A second potential scenario for the EU banning Indian shrimp shipments, Gulkin suggested, would be that the US — “under pressure from the Southern Shrimp Alliance” and other domestic shrimp lobbying groups” — followed the EU’s lead and placed severe import restrictions on India shrimp.
To this hypothetical, Gulkin commented simply, “oh f**k”.
At the recent Global Aquaculture Alliance annual Global Outlook for Aquaculture Leadership (GOAL) conference in Dublin, Ireland, Bob Yudovin of Harvest Meat Company said the US would have a “serious problem” if the US Food and Drug Administration (FDA) aligned itself with the EU.
He noted the FDA has “threatened” to align itself with EU decisions in the past.
“We’ve seen these kinds of knee-jerk reactions on other species before,” he said.
Meanwhile, Gulkin anticipates Indian shrimp production remaining tight through into the new year, as disease problems have reduced landings, he said.
This tallies with Undercurrent’s recent reporting on Indian shrimp, in which sources expected to see prices remain firm into 2018 — though as much down to strong demand as low supply.

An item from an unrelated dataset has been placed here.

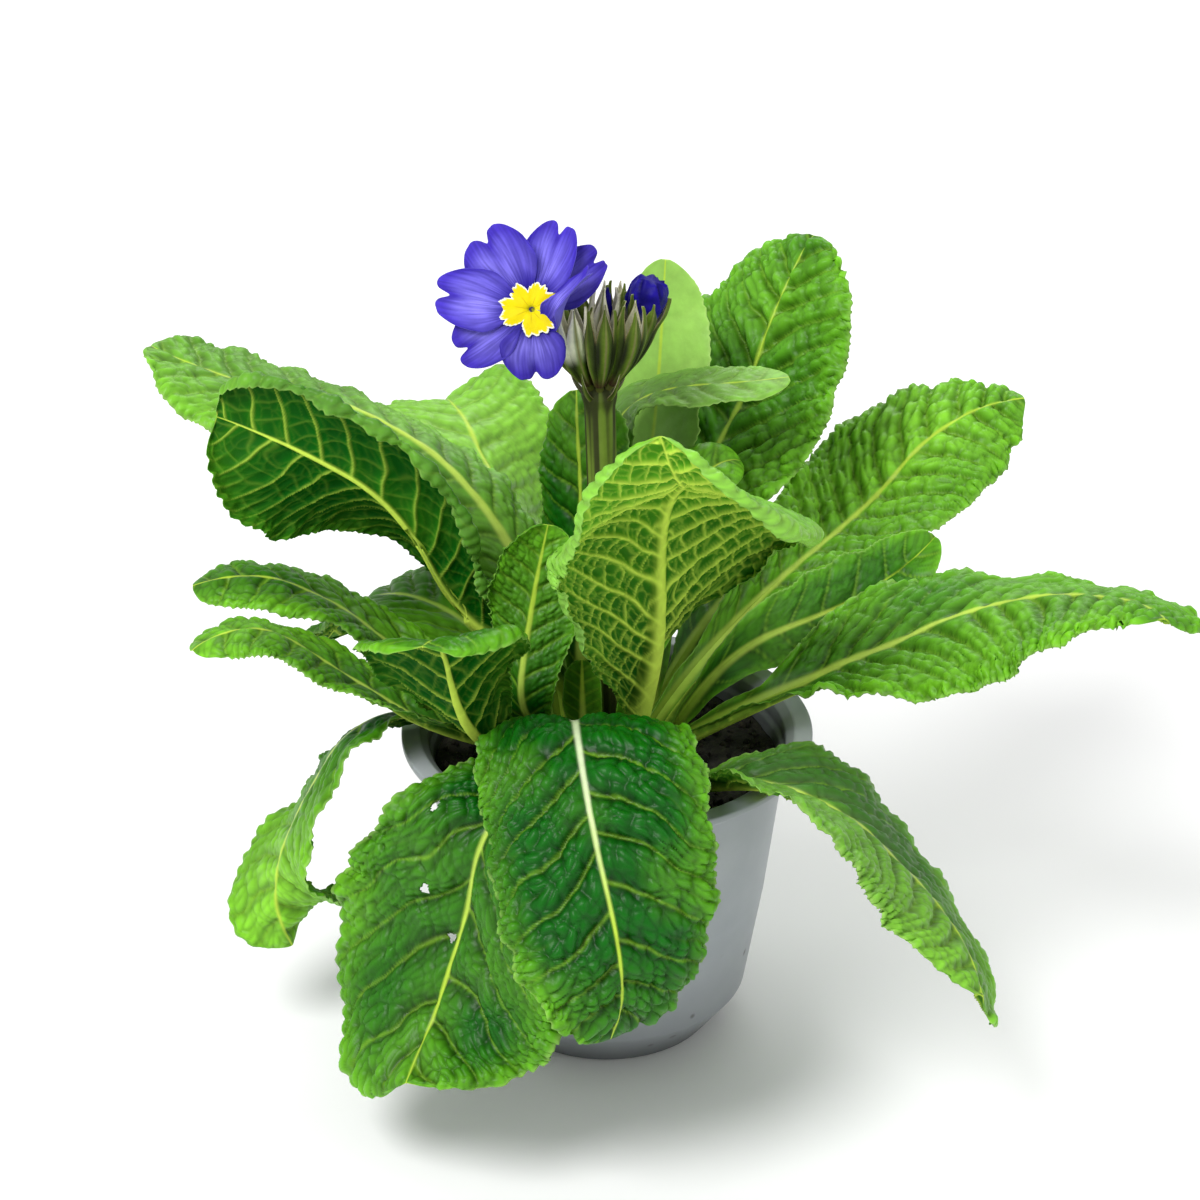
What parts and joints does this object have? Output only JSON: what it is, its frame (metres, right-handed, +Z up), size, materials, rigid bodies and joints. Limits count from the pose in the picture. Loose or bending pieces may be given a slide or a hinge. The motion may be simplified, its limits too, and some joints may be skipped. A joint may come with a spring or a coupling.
{
  "type": "potted oxlip",
  "caption": "Potted primula with a rosette of crinkled green leaves, a stem with an umbel of buds and one open violet-blue flower, in a round grey plastic nursery pot.",
  "frame": {"origin": "centre of the flat underside of the pot", "axes": "+Z up along the pot's axis, -Y towards the front, where the large leaf hangs over the pot's wall"},
  "size_m": [0.2601, 0.2053, 0.2222],
  "materials": {
    "pot": "smooth matte light grey polypropylene",
    "soil": "loose dark brown potting compost",
    "leaf": "crinkled leaf, deep green, slightly glossy above and paler with raised veins below",
    "young_leaf": "crinkled younger leaf, light green",
    "stalk": "pale green, finely hairy",
    "calyx": "dark olive green with brown edges, finely hairy",
    "petal": "velvety violet-blue with fine darker veins",
    "bud": "deep blue, folded",
    "eye": "bright yellow, matte",
    "stigma": "pale green, matte"
  },
  "bodies": {
    "root": {"pot": "pot", "soil": "soil", "crown": "stalk", "scape": "stalk", "leaf_front_hanging": "leaf", "leaf_front_left_hanging": "leaf", "leaf_right_hanging": "leaf", "leaf_left_curled": "leaf", "leaf_front_upright": "leaf", "leaf_front_small": "leaf", "leaf_centre_left": "leaf", "leaf_centre_right": "leaf", "leaf_left_low": "leaf", "leaf_left_hanging": "leaf", "leaf_left_mid": "leaf", "leaf_right_far": "leaf", "leaf_right_mid": "leaf", "leaf_left_big": "leaf", "leaf_right_high": "leaf", "leaf_right_small": "leaf", "leaf_back_left_long": "young_leaf", "leaf_back_left_light": "young_leaf", "leaf_back_narrow": "young_leaf", "leaf_back_right_bent": "young_leaf", "leaf_back_pale": "young_leaf", "leaf_back_right_big": "young_leaf", "leaf_back_low_left": "young_leaf", "leaf_back_low_right": "young_leaf", "leaf_back_low_middle": "young_leaf", "bract_1": "calyx", "bract_2": "calyx", "bract_3": "calyx", "bract_4": "calyx", "bract_5": "calyx", "calyx_1": "calyx", "pedicel_1": "stalk", "calyx_2": "calyx", "pedicel_2": "stalk", "calyx_3": "calyx", "pedicel_3": "stalk", "calyx_4": "calyx", "pedicel_4": "stalk", "calyx_5": "calyx", "pedicel_5": "stalk", "calyx_6": "calyx", "pedicel_6": "stalk", "calyx_7": "calyx", "pedicel_7": "stalk", "calyx_8": "calyx", "pedicel_8": "stalk", "bud_large": "bud", "bud_small": "bud", "flower_face": "petal", "flower_eye": "eye", "flower_stigma": "stigma", "flower_tube": "eye"}
  },
  "joints": []
}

“New ponds, new hatcheries, new factories, and expanded existing factories; new players abound,” said Gulkin of India in 2017. “It’s now the world’s largest exporter of shrimp, and continues to increase its share of the US market, eating away at Thailand, Indonesia and Vietnam’s US business.”
As Indian production increases, so do production problems, especially disease, he said. These are slowing growth, but this is nevertheless still significant and expected to continue, he said.
World’s shrimp production forecast presented at the GOAL conference 2017
Looking ahead to 2018-2019, Indian industry forecasts production to rise to around 540,000 metric tons in 2018, then about 575,000t in 2019, according to data presented at GOAL.
This represents only a slight easing in India’s rate of growth.
All eyes on EU
Rumors that the EU were unhappy with the levels of antibiotic traces in shrimp shipments from India had circled for a few months, but in September 2017 Rahul Kulkarni, director with India’s Westcoast Group, confirmed the seriousness of the situation.
The Indian industry and government were “in the thick of meetings and discussions” around the topic of a potential ban, he said early in September. “We are really worried over the eventuality of the EU banning Indian seafood imports. It’s more geo-political than actual quality issues, but the sector is suffering and now staring at the ban,” he said.
Jose Antonio Camposano, executive president of the Ecuadorian aquaculture chamber, told Undercurrent Ecuador was watching the situation, and would be ready to increase its exports to the EU, if India were faced with some kind of limits.
Camposano pointed out that Ecuador already has a 24% market share in the EU, and has a “clean record” on antibiotics.
In the UK, importer and processor The Big Prawn Co has noted customers are already leaning on it to start sourcing from elsewhere, for fear the perception of traceability issues could come to mean more than that.
“One thing we can agree on is that this debate is not good for the sector,” said managing director Will Rash. “I trust my Indian suppliers, we test their produce and find it’s perfectly fine. But I have customers telling me to get out of India now.”
The market is beginning to fall into the trap of believing a blanket scenario across all suppliers in the country, he said.